New Look

With the help of a co-worker, this site is getting an updated look. Clifton M. did not think my retro-blog site would come back into style any time soon.

Now, that the site is updated, even mobile friendly, I will start to add new material and update out-of-date information. Please come back often to see what has changed.

In the meantime, the You Can Help – Donate and 2017 Water Ski Team pages have been updated. So, give them a look and try to wear out the Donate buttons.

U.S. Disabled Team Wins World Title

The U.S. Disabled Water Ski Team won the overall gold medal at the 9th Disabled Water Ski World Championships, Sept. 3-6, in Vichy, France. The United States tallied 9,341.73 points in winning the gold medal for a record fifth time at the biennial event. Italy earned the silver medal with 9,240.23 points and France earned the bronze medal with 5,748.02 points.

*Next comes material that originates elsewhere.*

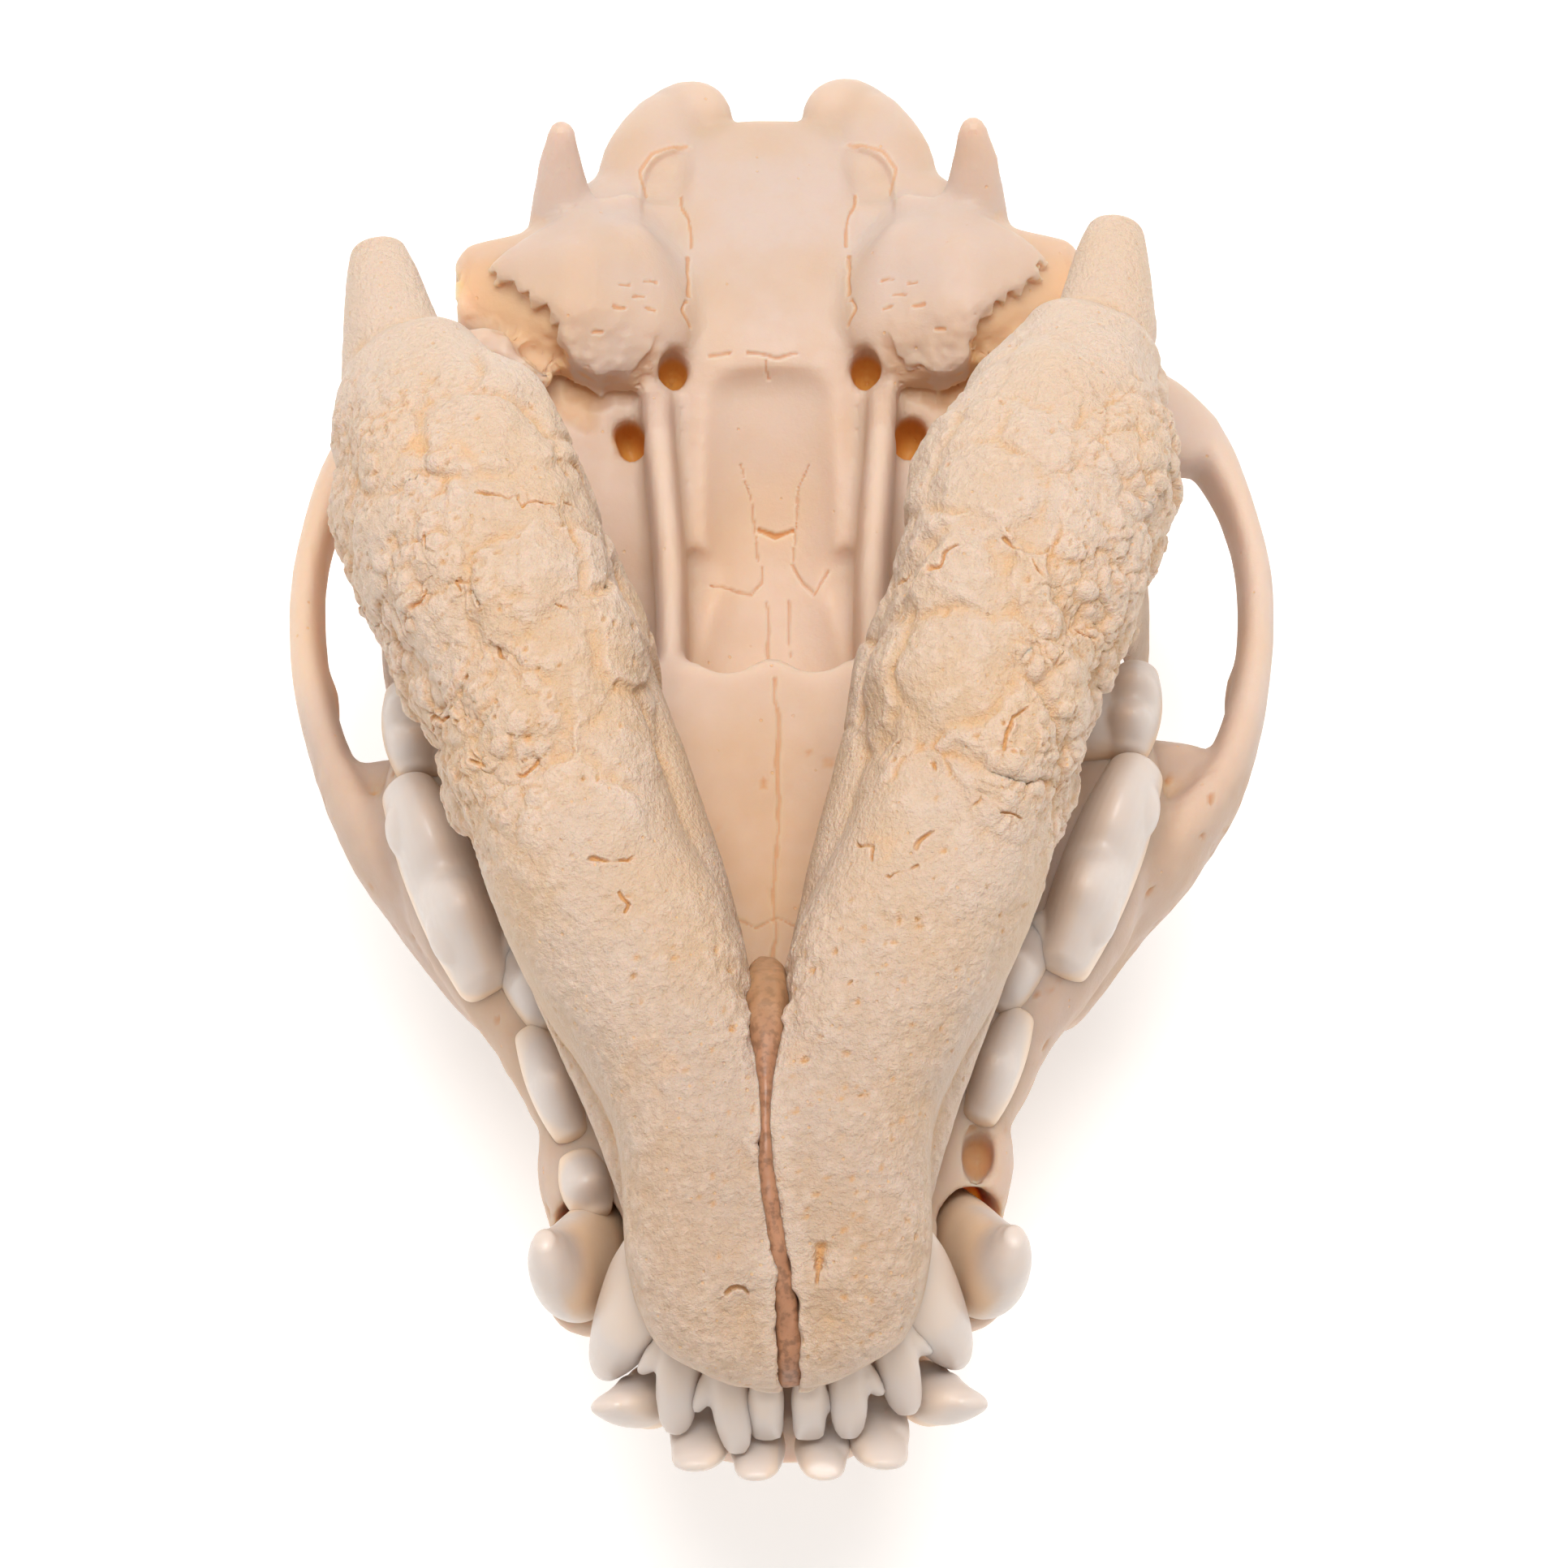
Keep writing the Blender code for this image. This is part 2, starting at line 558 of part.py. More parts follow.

Australia (5,622.60 points) and Great Britain (4,497.86 points) rounded out the top-five placements in the 18-team field.

2009 Disabled Team
2009 Disabled Team
Standing (left-to-right): Mike Royal, Craig Timm, Katie Mawby, Dr. Keith Barbour and Denise Bowness. Seated (left-to-right): Bill Bowness, Bill Furbish, Jessica Radmilovic, Joe Ray, Daniel Reed and Chad Guzman.

Read entire article at USA Water Ski website.

Happy 4th of July

I know it is well past the 4th, so I wanted to take this opportunity to highlight my happy/busy month.

I was fortunate to ski four World Record Performances and get this site up and running during the month. One of the records was skied on the 4th. Pretty cool stuff.

Yesterday, USA Water Ski featured my pending records and announced the 2009 Water Ski Team page on this site. As a “rookie” member of the 2009 U.S. Disabled Water Ski Team, I wanted to support the Team by developing the donation page. Be sure to check it out and see who will be skiing with me in pursuit of the gold medal.

While you are there, it would be greatly appreciated if you located a Team member in your local city, state or region and click the donate button. I will do my best to represent the skiers located in the Greater Houston, Texas surrounding areas from the South Central Region.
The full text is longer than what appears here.